Yes. Thank you. Good morning, everyone..
Good morning, Adam..
Good morning. So I guess, first question, as we think about kind of the performance in the quarter and the outlook.
In Fresh Vegetables, can we maybe talk about from where we are ending the third quarter with at the EBITDA loss, and help us think about the trajectory and pathway and what has to happen for that to be a positive EBITDA contributor, if not in the fourth quarter and certainly in calendar 2023?.
Yeah. Maybe I can take that one, Rory. So we are very happy with the work that the division is doing right now.
We are focusing on servicing the customers, because we know good service then leads to new customer contracts and much easier pricing discussions and we are focusing and doing good progress on our turnaround plan and we are executing on that plan. And there’s a lot of different facets to that plan.

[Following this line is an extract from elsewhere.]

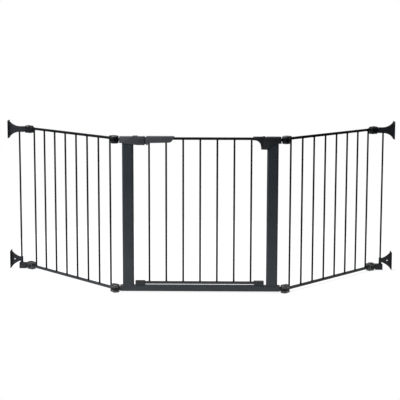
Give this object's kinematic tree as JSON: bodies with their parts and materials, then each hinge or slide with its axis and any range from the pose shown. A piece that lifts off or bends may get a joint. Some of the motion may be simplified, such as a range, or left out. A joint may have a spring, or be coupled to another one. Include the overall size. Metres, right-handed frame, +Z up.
{
  "type": "safety gate",
  "caption": "Folding metal safety gate with a self-closing walk-through door, a thumb-slide latch, barred side panels and swivelling wall mounts.",
  "frame": {"origin": "on the floor, in the middle of the gate's length and depth", "axes": "+X along the gate from its latch side to its hinge side, +Y from its front to its back, where the wall mounts are, +Z up"},
  "size_m": [1.9072, 0.4334, 0.75],
  "materials": {
    "charcoal_steel": "satin powder coat, charcoal",
    "grey_plastic": "fine-grained moulded plastic, mid grey",
    "dark_plastic": "fine-grained moulded plastic, near black",
    "bare_steel": "zinc-plated fasteners, satin"
  },
  "bodies": {
    "centre_frame": {"threshold_tube": "charcoal_steel", "left_post": "charcoal_steel", "right_post": "charcoal_steel", "left_upper_tongue": "charcoal_steel", "left_lower_tongue": "charcoal_steel", "right_upper_tongue": "charcoal_steel", "right_lower_tongue": "charcoal_steel", "frame_lock_screws": "bare_steel", "latch_housing_front": "grey_plastic", "latch_housing_back": "grey_plastic", "latch_housing_screws": "bare_steel", "strike_plate": "bare_steel", "hinge_housing_front": "dark_plastic", "hinge_housing_back": "dark_plastic", "hinge_housing_screws": "bare_steel", "upper_hinge_pin": "bare_steel", "lower_hinge_pin": "bare_steel"},
    "door": {"door_top_rail": "charcoal_steel", "door_bottom_rail": "charcoal_steel", "door_bars": "charcoal_steel", "handle_front_shell": "grey_plastic", "handle_back_shell": "grey_plastic", "handle_screws": "bare_steel", "upper_hinge_fitting": "dark_plastic", "lower_hinge_block": "dark_plastic", "lower_latch_block": "dark_plastic", "closing_spring": "bare_steel", "latch_spring": "bare_steel"},
    "latch_slider": {"thumb_slider": "grey_plastic", "latch_bolt": "bare_steel"},
    "left_panel": {"left_panel_top_rail": "charcoal_steel", "left_panel_bottom_rail": "charcoal_steel", "left_panel_bars": "charcoal_steel", "left_inner_upper_fork": "charcoal_steel", "left_inner_lower_fork": "charcoal_steel", "left_outer_upper_fork": "charcoal_steel", "left_outer_lower_fork": "charcoal_steel", "left_pivot_bolts": "bare_steel", "left_pivot_nuts": "bare_steel"},
    "left_wall_mount": {"left_upper_bracket": "charcoal_steel", "left_lower_bracket": "charcoal_steel", "left_mount_rod": "charcoal_steel", "left_foot_block": "charcoal_steel", "left_mount_screws": "bare_steel"},
    "right_panel": {"right_panel_top_rail": "charcoal_steel", "right_panel_bottom_rail": "charcoal_steel", "right_panel_bars": "charcoal_steel", "right_inner_upper_fork": "charcoal_steel", "right_inner_lower_fork": "charcoal_steel", "right_outer_upper_fork": "charcoal_steel", "right_outer_lower_fork": "charcoal_steel", "right_pivot_bolts": "bare_steel", "right_pivot_nuts": "bare_steel"},
    "right_wall_mount": {"right_upper_bracket": "charcoal_steel", "right_lower_bracket": "charcoal_steel", "right_mount_rod": "charcoal_steel", "right_foot_block": "charcoal_steel", "right_mount_screws": "bare_steel"}
  },
  "joints": [
    {"name": "door_hinge", "type": "hinge", "parent": "centre_frame", "child": "door", "pos_m": [0.2867, -0.19817, 0.36], "axis": [0, 0, -1], "range_deg": [0, 90], "stiffness_Nm_per_rad": 0.35},
    {"name": "latch_slide", "type": "slide", "parent": "door", "child": "latch_slider", "axis": [1, 0, 0], "range_m": [0, 0.007], "stiffness_N_per_m": 600, "springref_m": -0.004, "deforming": ["latch_spring"]},
    {"name": "left_panel_pivot", "type": "hinge", "parent": "centre_frame", "child": "left_panel", "pos_m": [-0.387, -0.19817, 0.361], "axis": [0, 0, 1], "range_deg": [-50, 130]},
    {"name": "right_panel_pivot", "type": "hinge", "parent": "centre_frame", "child": "right_panel", "pos_m": [0.387, -0.19817, 0.361], "axis": [0, 0, 1], "range_deg": [-130, 50]},
    {"name": "left_wall_pivot", "type": "hinge", "parent": "left_panel", "child": "left_wall_mount", "pos_m": [-0.85398, 0.19367, 0.361], "axis": [0, 0, 1], "range_deg": [-90, 45]},
    {"name": "right_wall_pivot", "type": "hinge", "parent": "right_panel", "child": "right_wall_mount", "pos_m": [0.85398, 0.19367, 0.361], "axis": [0, 0, 1], "range_deg": [-45, 90]}
  ]
}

It’s about reviewing all the costs that we are having. It’s reviewing all the pricing that we have with customers. We are looking at our SKUs, so we have the right SKUs considering that we are potentially entering into a recession. We know it’s high inflation out there, so people are looking for more value, high value or affordable products.
And we are looking at discussions with the customers to see if we can increase some of the volumes, but we are also looking at the structure, including our own capacity. But what has happened in the end of Q3 and which will impact Q4 is that there has been a complete crop failure in the industry. This is not a Dole isolated incident.
This goes across the whole industry, where almost 30% to 40% of all the iceberg remain has failed and that is due to an extreme heat that we had in the beginning or late summer beginning of the fall followed by rain.
That crop failure, combined with market being somewhat soft for value-added products, value-added is a little bit higher, has put the quarter to become challenging. But this doesn’t change how we look at 2023 going forward..
Okay.
And just to be clear and I know you are not giving guidance, but can you help maybe give some parameters on how you would be thinking about 2023?.
No. I don’t think we….
Yeah. I….
Yeah. Go ahead, Rory..
I think -- yeah. I think it’s a little early to give a more comprehensive update on 2023, Adam. And I think what we will do is as we finish out the year, more logical and sensible from an investor perspective to give a more comprehensive update in the next quarter on where we see 2023.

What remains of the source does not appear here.